We have wars or threats of war in the Middle East, South America and Eastern Europe, violent persecution of Christians in Africa, unprecedented political partisanship and strife across the country, and, of course, the tensions and violence around federal immigration enforcement tactics that continue to violate the human dignity of so many of our brothers and sisters. These events can make us anxious, frustrated, angry and sad. We may feel like we need to pick a side and join in all this fighting. But for us as Catholic Christians, there is a different path, the path of being peacemakers, like St. Francis.
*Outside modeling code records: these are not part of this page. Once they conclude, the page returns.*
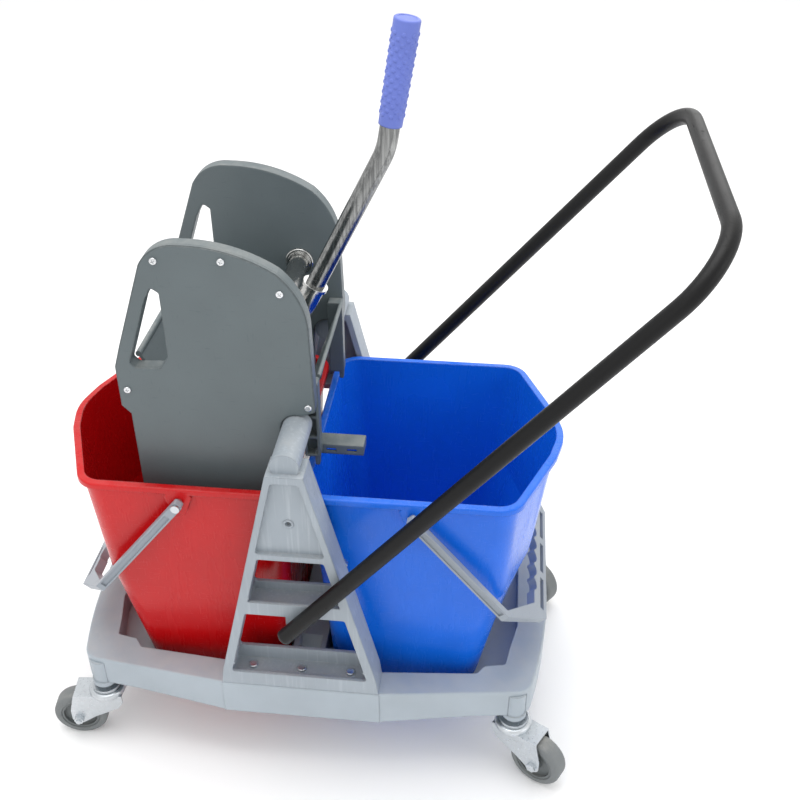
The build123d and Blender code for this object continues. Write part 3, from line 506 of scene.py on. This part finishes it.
grip_low, grip_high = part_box("lever_grip")
grip_middle = (grip_low + grip_high) / 2
grip_lean = math.radians(9.3)
grip_length = 0.125
grip_top_radius = 0.0159
grip_foot_radius = 0.0146
grip_sides = 56
pip_rows = 17
pips_round = 8
pip_radius = 0.0030

bpy.ops.object.select_all(action="DESELECT")
bpy.ops.mesh.primitive_cylinder_add(vertices=grip_sides, radius=grip_top_radius, depth=grip_length)
sleeve = bpy.context.object
settle(sleeve)
select_where(sleeve, "FACE", lambda face: face.normal.z < -0.9)
taper = grip_foot_radius / grip_top_radius
bpy.ops.transform.resize(value=(taper, taper, 1))
bpy.ops.mesh.inset(thickness=0.0016)
bpy.ops.transform.translate(value=(0, 0, 0.006))
select_where(sleeve, "EDGE", lambda a, b: a.z > 0.062 and b.z > 0.062 and a.xy.length > 0.0157)
bpy.ops.mesh.bevel(offset=0.0026, segments=4)
select_where(sleeve, "FACE", lambda face: face.normal.z > 0.99)
bpy.ops.mesh.inset(thickness=0.002)
bpy.ops.mesh.inset(thickness=0.0006)
bpy.ops.transform.translate(value=(0, 0, -0.0008))
bpy.ops.object.mode_set(mode="OBJECT")

bpy.ops.object.select_all(action="DESELECT")
bpy.ops.mesh.primitive_uv_sphere_add(segments=10, ring_count=6, radius=pip_radius)
pip = bpy.context.object
pip.scale = (0.46, 1, 0.92)
settle(pip)
first_row = -grip_length / 2 + 0.014
row_pitch = (grip_length - 0.030) / (pip_rows - 1)
sleeve_parts = [sleeve]
for row in range(pip_rows):
    height = first_row + row * row_pitch
    share = (height + grip_length / 2) / grip_length
    around = grip_foot_radius + (grip_top_radius - grip_foot_radius) * share
    for place in range(pips_round):
        angle = math.tau * (place + 0.5 * (row % 2)) / pips_round
        copy = pip.copy()
        copy.data = pip.data.copy()
        bpy.context.scene.collection.objects.link(copy)
        turn = Matrix.Rotation(angle, 4, "Z")
        copy.matrix_world = turn @ Matrix.Translation((around - 0.0002, 0, height))
        sleeve_parts.append(copy)
bpy.data.objects.remove(pip)
bpy.context.view_layer.update()
grip = joined(sleeve_parts, "ribbed_grip")
grip.matrix_world = Matrix.Translation(grip_middle) @ Matrix.Rotation(grip_lean, 4, "Y")
settle(grip)
grip_rubber = moulded("grip violet", srgb(96, 112, 190), 0.46, 1400.0, 0.00006, 0.12, 0.12, 0.2, 0.0006)
finish_piece(grip, grip_rubber, "lever", "grip", "lever_grip")


# ---------------------------------------------------------------- studio
# A pale floor that runs back to a white wall of light, with wide soft lamps overhead, in
# front and to the side, so that the chrome has something to reflect.

bpy.ops.object.select_all(action="DESELECT")
bpy.ops.mesh.primitive_plane_add(size=30, location=(0, 0, 0))
floor = bpy.context.object
floor.name = "studio_floor"
floor_white = bpy.data.materials.new("studio floor")
floor_white.use_nodes = True
floor_white.node_tree.nodes["Principled BSDF"].inputs["Base Color"].default_value = (0.98, 0.98, 0.98, 1)
floor_white.node_tree.nodes["Principled BSDF"].inputs["Roughness"].default_value = 0.7
floor.data.materials.append(floor_white)

world = bpy.data.worlds.new("studio light")
bpy.context.scene.world = world
world.use_nodes = True
world.node_tree.nodes["Background"].inputs["Color"].default_value = (1, 1, 1, 1)
world.node_tree.nodes["Background"].inputs["Strength"].default_value = 1.0

lamps = {
    "overhead": ((-0.2, 0.1, 2.6), (0, 0, 0.4), 1.8, 32),
    "front": ((-1.3, -2.3, 1.9), (0, 0, 0.45), 1.5, 5),
    "side": ((2.4, -0.9, 1.5), (0, 0, 0.4), 1.2, 7),
    "back": ((0.8, 2.4, 1.8), (0, 0, 0.5), 1.4, 9),
}
for name, (place, aim, size, power) in lamps.items():
    data = bpy.data.lights.new(name, "AREA")
    data.size = size
    data.energy = power
    lamp = bpy.data.objects.new(name, data)
    bpy.context.scene.collection.objects.link(lamp)
    lamp.location = place
    lamp.rotation_euler = (Vector(aim) - Vector(place)).to_track_quat("-Z", "Y").to_euler()

camera_place = Vector((0.1923, -1.2033, 1.3470))
camera_yaw = math.radians(5.94)
camera_pitch = math.radians(34.45)
ahead = Vector(
    (
        -math.sin(camera_yaw) * math.cos(camera_pitch),
        math.cos(camera_yaw) * math.cos(camera_pitch),
        -math.sin(camera_pitch),
    )
)
right = Vector((math.cos(camera_yaw), math.sin(camera_yaw), 0))
above = right.cross(ahead)
camera_data = bpy.data.cameras.new("camera")
camera_data.lens = 47.43
camera_data.sensor_width = 36
camera = bpy.data.objects.new("camera", camera_data)
bpy.context.scene.collection.objects.link(camera)
camera_turn = Matrix((right, above, -ahead)).transposed().to_4x4()
camera.matrix_world = Matrix.Translation(camera_place) @ camera_turn
bpy.context.scene.camera = camera
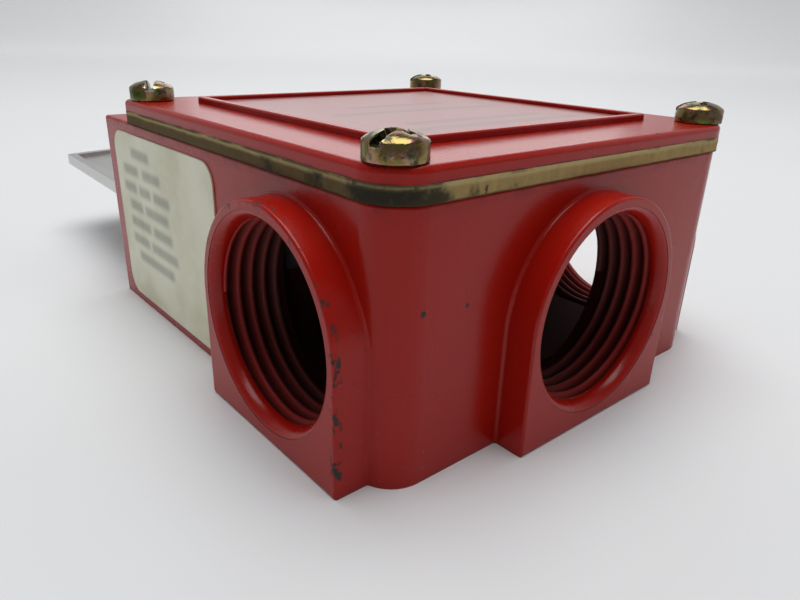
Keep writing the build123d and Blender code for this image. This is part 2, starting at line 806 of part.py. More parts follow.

What does that look like? Let us go back to the prayer of St. Francis:


Where there is hatred, sow love
Where there is injury, pardon
Where there is doubt, faith
Where there is despair, hope
Where there is darkness, light
Where there is sadness, joy


In our daily lives, surely there are many moments when we can live out this prayer, choosing to recognize each other as children of God instead of falling into the sin of conflict and violence.


How beautiful it is that we have these great saints of our Church, like St. Francis of Assisi, who give us simple and powerful messages that, even after eight centuries, can guide us through the darkness of our own times.


“St. Francis of Assisi. Pray for us.”